Underneath the averages, however, there could be turmoil in stock prices for industrial sectors, he says. Some such shifts will reflect a slowdown in the economy, especially in areas hit by high interest rates such as autos, housing, and consumer goods.

Cosgrove predicts that real growth in the output of goods and services this year will fall in the 2 percent to 2.5 percent range. ``We are in the latter stages of the economic cycle,'' he notes. The expansion began in March 1991, nearly four years ago. As the Fed hikes interest rates, more economists are talking of a recession occurring in 1996; a few see one later this year.

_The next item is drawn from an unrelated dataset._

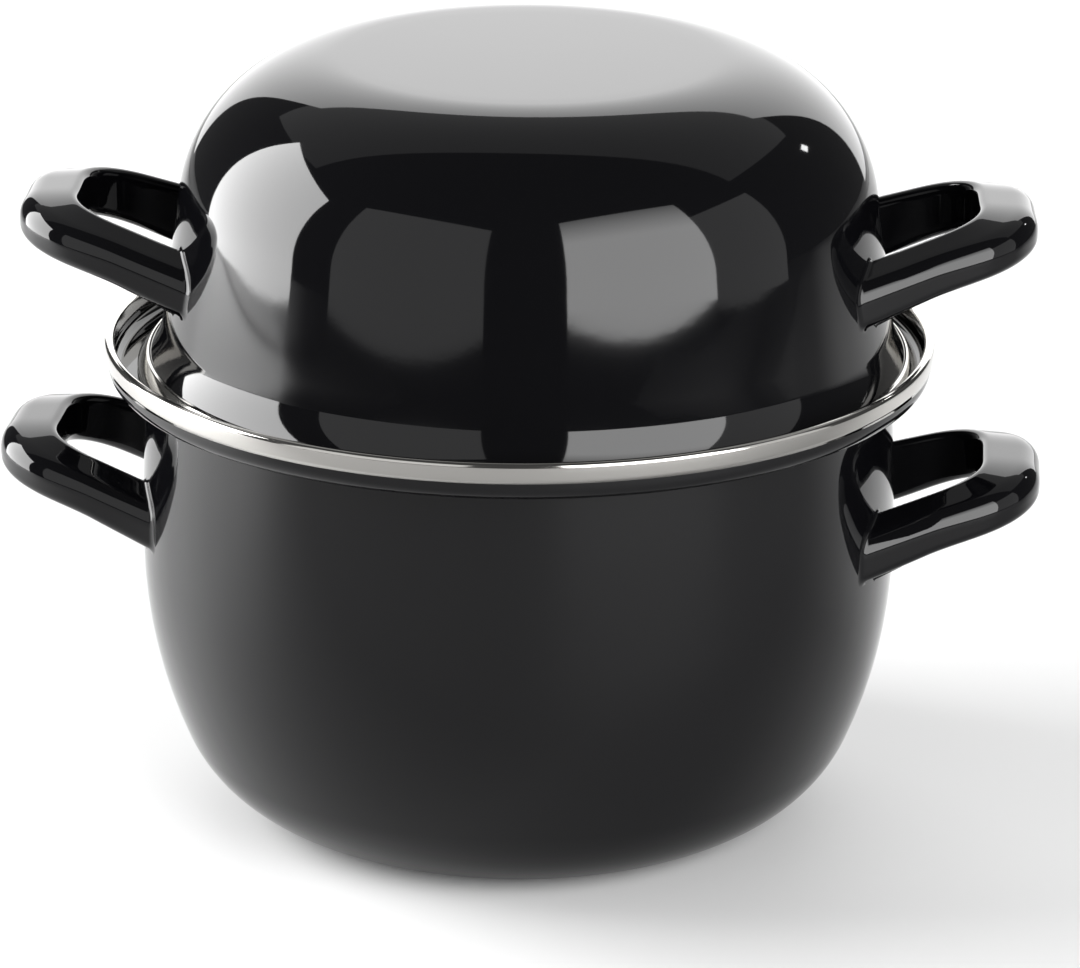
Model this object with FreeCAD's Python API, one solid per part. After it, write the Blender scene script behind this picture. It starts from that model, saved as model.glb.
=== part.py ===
import FreeCAD, Part
import math
import os
from FreeCAD import Vector

# Enamelled sheet-steel mussel pot with a deep lid that turns over into a bowl for the shells.
# Millimetres, +Z up. The origin is the centre of the pot's flat base. The pot's handles lie along X.

# Sheets
SHEET = 1.2                  # drawn steel with its enamel, pot and lid
HANDLE_SHEET = 1.2           # pressed handle sheet with its enamel
STRIP = 0.4                  # stainless strip of the rim bands
STRIP_GAP = 0.1              # room between the enamelled edge and the strip rolled over it

# Pot body, outside sizes
BODY_RADIUS = 110.0          # the widest place of the wall
WIDEST_HEIGHT = 80.0
BASE_RADIUS = 62.0           # flat underside
BASE_CORNER_RADIUS = 40.0    # lower arc of the belly
NECK_RADIUS = 108.0          # where the wall bends out under the collar
NECK_HEIGHT = 128.6
NECK_BEND_RADIUS = 3.0
LIP_RADIUS = 119.3           # outside of the upright lip
LIP_CORNER_RADIUS = 4.2      # the bend from the ledge up to the lip
LIP_RUN = 5.8                # the lip's straight part

# Lid body, outside sizes
LID_FLAT_RADIUS = 54.5
LID_SHOULDER_RADIUS = 46.0
LID_WALL_LEAN = 8.0          # degrees from vertical, wider downwards
LID_WALL_RUN = 36.2
LID_FLARE_RADIUS = 26.0
LID_FLARE_LEAN = 38.0        # degrees from vertical at the edge
LID_EDGE_RUN = 2.8           # straight edge inside the band
LID_SHIFT = 2.4              # the lid lies this far to one side in the collar's play
LID_TURN = 3.0               # degrees by which the lid is turned as it was put down

# Rim bands, both rolled from the same strip
BAND_LEG = 4.35              # from the sheet's edge to the strip's open edges
BAND_BEAD_RADIUS = 1.45      # the rounded bead over the sheet's edge

# Handles, all from the same pressing
POT_HANDLE_CREST = 112.5     # crest at the outer end, above the base
LID_HANDLE_DROP = 39.5       # crest at the outer end, below the lid's flat top
POT_HANDLE_END = 135.6       # inner line of the outer end, from the pot's axis
LID_HANDLE_END = 128.5       # the same, from the lid's axis
HANDLE_TILT = 19.0           # degrees, rising outwards
GRIP_HALF_WIDTH = 29.6       # inner line of an arm from the middle, at the corner
GRIP_CORNER_RADIUS = 20.0    # inner line's corner
ARM_SPREAD = 2.0             # degrees by which the arms part towards the wall
ARM_WIDTH = 12.0
END_WIDTH = 17.0
ARM_HEIGHT_OUTSIDE = 17.5
ARM_HEIGHT_INSIDE = 14.5
END_HEIGHT = 15.0
SECTION_FULLNESS = 2.6       # 2 is an ellipse, more is squarer
CREST_LEAN = 0.12            # share of the width by which the crest leans inwards
SLOT_HALF_ANGLE = 40.0       # half of the open slot underneath, seen from the section's middle
ROOT_DEPTH = 6.0             # the loop runs on into the wall by this before it is cut to it
CORNER_STATIONS = 4          # cross-sections round each corner of the loop
SKIN_POINTS = 13             # points across the pressed sheet, from lip to lip


# Turned sheets

def ahead(heading):
    """Unit vector along a heading in the profile's plane, X outwards and Z up."""
    return Vector(math.cos(heading), 0, math.sin(heading))


def left_of(heading):
    return Vector(-math.sin(heading), 0, math.cos(heading))


def follow(start, heading, steps, offset=0.0):
    """Edges of tangent lines and arcs, drawn this far to the left of the path.

    A step is ("line", length) or ("arc", radius, turn in degrees, left positive).
    """
    edges = []
    place = start
    for step in steps:
        begin = place + left_of(heading) * offset
        if step[0] == "line":
            place = place + ahead(heading) * step[1]
            edges.append(Part.makeLine(begin, place + left_of(heading) * offset))
            continue
        turn = math.radians(step[2])
        reach = math.copysign(step[1], turn)
        centre = place + left_of(heading) * reach
        middle = centre - left_of(heading + turn / 2) * (reach - offset)
        heading = heading + turn
        place = centre - left_of(heading) * reach
        end = place + left_of(heading) * offset
        edges.append(Part.Arc(begin, middle, end).toShape())
    return edges, place, heading


def turned_sheet(start, heading, steps, thickness):
    """A turned shell whose one face follows the path; a positive thickness lies to the left."""
    face_edges, end, end_heading = follow(start, heading, steps)
    back_edges = follow(start, heading, steps, thickness)[0]
    last = Part.makeLine(end, end + left_of(end_heading) * thickness)
    edges = face_edges + [last] + back_edges[::-1]
    if start.x > 0:
        edges.append(Part.makeLine(start + left_of(heading) * thickness, start))
    else:
        edges.append(Part.makeLine(Vector(0, 0, start.z + thickness), start))
    return Part.Face(Part.Wire(edges)).revolve(Vector(0, 0, 0), Vector(0, 0, 1), 360)


def turned_solid(start, heading, steps):
    """The solid inside a turned outline that starts on the axis."""
    edges, end, _ = follow(start, heading, steps)
    foot = Vector(0, 0, end.z)
    edges = edges + [Part.makeLine(end, foot), Part.makeLine(foot, start)]
    return Part.Face(Part.Wire(edges)).revolve(Vector(0, 0, 0), Vector(0, 0, 1), 360)


def rim_band(start, heading, steps, side):
    """A strip rolled over the edge of a turned sheet: two legs and a round bead."""
    _, end, end_heading = follow(start, heading, steps)
    edge = end + left_of(end_heading) * (side * SHEET / 2)
    leg_foot = SHEET / 2 + STRIP_GAP + STRIP
    swell = BAND_BEAD_RADIUS - leg_foot
    leg_radius = (BAND_LEG ** 2 + swell ** 2) / (2 * swell)
    leg_turn = math.degrees(math.asin(BAND_LEG / leg_radius))
    foot = edge - ahead(end_heading) * BAND_LEG + left_of(end_heading) * leg_foot
    bead = [("arc", leg_radius, -leg_turn), ("arc", BAND_BEAD_RADIUS, -180), ("arc", leg_radius, -leg_turn)]
    return turned_sheet(foot, end_heading + math.radians(leg_turn), bead, -STRIP)


# Pot body

def pot_outline():
    """The pot's outside, from the middle of the base to the edge of the lip."""
    width = BODY_RADIUS - BASE_RADIUS
    rise = WIDEST_HEIGHT - BASE_CORNER_RADIUS
    belly_radius = (width ** 2 + rise ** 2 - BASE_CORNER_RADIUS ** 2) / (2 * (width - BASE_CORNER_RADIUS))
    corner_turn = 90 - math.degrees(math.atan2(rise, belly_radius - width))
    barrel_rise = NECK_HEIGHT - WIDEST_HEIGHT
    barrel_inset = BODY_RADIUS - NECK_RADIUS
    barrel_radius = (barrel_rise ** 2 + barrel_inset ** 2) / (2 * barrel_inset)
    lean = math.degrees(math.asin(barrel_rise / barrel_radius))
    ledge_start = NECK_RADIUS + NECK_BEND_RADIUS * math.cos(math.radians(lean))
    return [
        ("line", BASE_RADIUS),
        ("arc", BASE_CORNER_RADIUS, corner_turn),
        ("arc", belly_radius, 90 - corner_turn),
        ("arc", barrel_radius, lean),
        ("arc", NECK_BEND_RADIUS, -90 - lean),
        ("line", LIP_RADIUS - LIP_CORNER_RADIUS - ledge_start),
        ("arc", LIP_CORNER_RADIUS, 90),
        ("line", LIP_RUN),
    ]


# Lid body

LID_OUTLINE = [
    ("line", LID_FLAT_RADIUS),
    ("arc", LID_SHOULDER_RADIUS, LID_WALL_LEAN - 90),
    ("line", LID_WALL_RUN),
    ("arc", LID_FLARE_RADIUS, LID_FLARE_LEAN - LID_WALL_LEAN),
    ("line", LID_EDGE_RUN),
]


def lid_top_height(ledge):
    """Height of the lid's flat top when its band rests on the ledge."""
    _, end, heading = follow(Vector(0, 0, 0), 0.0, LID_OUTLINE)
    edge = end - left_of(heading) * (SHEET / 2)
    return ledge + BAND_BEAD_RADIUS - edge.z


# Handles

def skin(width, inside_height, outside_height, inset):
    """Points across one face of the pressed sheet, from the outer lip over the crest to the inner lip.

    X is outwards from the loop's inner line and Z is down from the crest.
    """
    middle_height = (inside_height + outside_height) / 2
    half_width = width / 2
    power = 2 / SECTION_FULLNESS
    first = math.radians(SLOT_HALF_ANGLE - 90)
    last = math.radians(270 - SLOT_HALF_ANGLE)
    points = []
    for i in range(SKIN_POINTS):
        angle = first + (last - first) * i / (SKIN_POINTS - 1)
        across = math.copysign(abs(math.cos(angle)) ** power, math.cos(angle))
        up = math.copysign(abs(math.sin(angle)) ** power, math.sin(angle))
        height = middle_height
        if up < 0:
            height = middle_height + (outside_height - inside_height) * across
        lean = CREST_LEAN * width * max(0.0, math.sin(angle)) ** 2
        x = half_width + (half_width - inset) * across - lean
        z = -middle_height / 2 + (height / 2 - inset) * up
        points.append(Vector(x, 0, z))
    return points


def section(width, inside_height, outside_height):
    """Closed wire of the pressed sheet's cross-section, open underneath."""
    faces = []
    for inset in (0.0, HANDLE_SHEET):
        curve = Part.BSplineCurve()
        curve.interpolate(skin(width, inside_height, outside_height, inset))
        faces.append(curve.toShape())
    outer, inner = faces
    inner_lip = Part.makeLine(outer.Vertexes[1].Point, inner.Vertexes[1].Point)
    outer_lip = Part.makeLine(inner.Vertexes[0].Point, outer.Vertexes[0].Point)
    inner.reverse()
    return Part.Wire([outer, inner_lip, inner, outer_lip])


def loop_stations(end_x, root_x):
    """Places along the loop's inner line: x, y, heading in degrees, and how far it is an arm (1) or the end (0)."""
    corner_x = end_x - GRIP_CORNER_RADIUS
    centre_y = GRIP_HALF_WIDTH - GRIP_CORNER_RADIUS
    spread = math.tan(math.radians(ARM_SPREAD))
    arm = []
    for share in (0.0, 0.5):
        x = root_x + (corner_x - root_x) * share
        arm.append((x, -GRIP_HALF_WIDTH - (corner_x - x) * spread, ARM_SPREAD, 1.0))
    for i in range(CORNER_STATIONS):
        share = i / (CORNER_STATIONS - 1)
        turn = math.radians(90 * share)
        x = corner_x + GRIP_CORNER_RADIUS * math.sin(turn)
        y = -centre_y - GRIP_CORNER_RADIUS * math.cos(turn)
        arm.append((x, y, ARM_SPREAD + (90 - ARM_SPREAD) * share, 1.0 - share))
    back = [(x, -y, 180 - heading, share) for x, y, heading, share in arm]
    return arm + [(end_x, 0.0, 90.0, 0.0)] + back[::-1]


def pressed_handle(end_x, crest, wall_radius, wall):
    """A loop pressed from sheet, its ends cut to the wall that they are welded to."""
    root_x = math.sqrt(wall_radius ** 2 - (GRIP_HALF_WIDTH + ARM_WIDTH) ** 2) - ROOT_DEPTH
    slope = math.tan(math.radians(HANDLE_TILT))
    wires = []
    for x, y, heading, arm_share in loop_stations(end_x, root_x):
        width = END_WIDTH + (ARM_WIDTH - END_WIDTH) * arm_share
        inside = END_HEIGHT + (ARM_HEIGHT_INSIDE - END_HEIGHT) * arm_share
        outside = END_HEIGHT + (ARM_HEIGHT_OUTSIDE - END_HEIGHT) * arm_share
        wire = section(width, inside, outside)
        wire.rotate(Vector(0, 0, 0), Vector(0, 0, 1), heading - 90)
        wire.translate(Vector(x, y, crest - (end_x - x) * slope))
        wires.append(wire)
    loop = Part.makeLoft(wires, True, False)
    return loop.cut(wall)


# Assembly

def mirrored(shape):
    return shape.rotated(Vector(0, 0, 0), Vector(0, 0, 1), 180)


def lid_laid_down(shape):
    """The lid as it lies in the collar: a little turned, and a little to one side."""
    turned = shape.rotated(Vector(0, 0, 0), Vector(0, 0, 1), LID_TURN)
    return turned.translated(Vector(LID_SHIFT, 0, 0))


def build():
    base = Vector(0, 0, 0)
    outline = pot_outline()
    ledge = follow(base, 0.0, outline[:6])[1].z + SHEET
    top = Vector(0, 0, lid_top_height(ledge))
    lid_wall_radius = LID_FLAT_RADIUS + LID_SHOULDER_RADIUS * math.cos(math.radians(LID_WALL_LEAN))
    pot_handle = pressed_handle(POT_HANDLE_END, POT_HANDLE_CREST, NECK_RADIUS, turned_solid(base, 0.0, outline))
    lid_crest = top.z - LID_HANDLE_DROP
    lid_handle = pressed_handle(LID_HANDLE_END, lid_crest, lid_wall_radius, turned_solid(top, 0.0, LID_OUTLINE))
    nodes = {
        "pot_body": turned_sheet(base, 0.0, outline, SHEET),
        "pot_rim_band": rim_band(base, 0.0, outline, 1),
        "pot_handle_right": pot_handle,
        "pot_handle_left": mirrored(pot_handle),
        "lid_body": lid_laid_down(turned_sheet(top, 0.0, LID_OUTLINE, -SHEET)),
        "lid_rim_band": lid_laid_down(rim_band(top, 0.0, LID_OUTLINE, -1)),
        "lid_handle_right": lid_laid_down(lid_handle),
        "lid_handle_left": lid_laid_down(mirrored(lid_handle)),
    }
    return nodes


os.makedirs("parts", exist_ok=True)
for name, shape in build().items():
    shape.exportStep("parts/" + name + ".step")
    print(name, shape.ShapeType, "solids", len(shape.Solids), "valid", shape.isValid(), round(shape.Volume))
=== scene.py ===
import math

import bpy
from bpy.props import FloatProperty, IntProperty, PointerProperty, StringProperty
from mathutils import Matrix, Vector


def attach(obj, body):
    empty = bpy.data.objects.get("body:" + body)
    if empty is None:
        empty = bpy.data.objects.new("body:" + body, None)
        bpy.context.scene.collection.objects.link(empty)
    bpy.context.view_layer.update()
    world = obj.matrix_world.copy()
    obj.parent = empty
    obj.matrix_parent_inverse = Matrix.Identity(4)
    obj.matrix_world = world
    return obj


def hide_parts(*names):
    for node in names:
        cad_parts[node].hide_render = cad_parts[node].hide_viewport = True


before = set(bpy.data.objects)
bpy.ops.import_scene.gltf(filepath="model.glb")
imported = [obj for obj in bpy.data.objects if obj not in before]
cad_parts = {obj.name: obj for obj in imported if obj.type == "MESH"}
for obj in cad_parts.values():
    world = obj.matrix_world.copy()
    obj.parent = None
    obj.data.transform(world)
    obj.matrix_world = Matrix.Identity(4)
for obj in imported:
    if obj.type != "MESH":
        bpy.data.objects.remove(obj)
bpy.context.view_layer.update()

bl_info = {
    "name": "Mussel pot",
    "version": (1, 0, 0),
    "blender": (4, 5, 0),
    "location": "View3D > Sidebar > Mussel pot",
    "description": "Spins the enamelled pot and its bowl-shaped lid, presses the handles, rolls the rim bands",
    "category": "Object",
}

# Turned pieces
ARC_STEP = math.radians(3.0)       # turn between two points of an outline's arc
BEAD_STEP = math.radians(9.0)      # the same, round a rim band's bead
LINE_STEP = 0.006                  # length between two points of an outline's line
LEAST_ARC_PARTS = 4
EDGE_PARTS = 6                     # parts of the half round at a sheet's edge
EDGE_BULGE = 0.5                   # that half round is flattened to this share
AXIS_RADIUS = 1e-7                 # a point nearer to the axis than this lies on it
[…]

Long-term interest rates may go back up to their peak of 8.1 percent of last November, Cosgrove says. But short-term rates could rise another 100 basis points (1 percentage point) this year. ``The Fed has to see industrial production and industrial capacity utilization stabilize before it stops tightening, he says. That's because prices for industrial materials, such as steel, copper, and cement, rose 16 percent last year.

There is ``always a danger'' of the Fed tightening too much and causing a recession, he warns. ``But we won't know that until 1996.'' It usually takes time for economists to recognize a slump.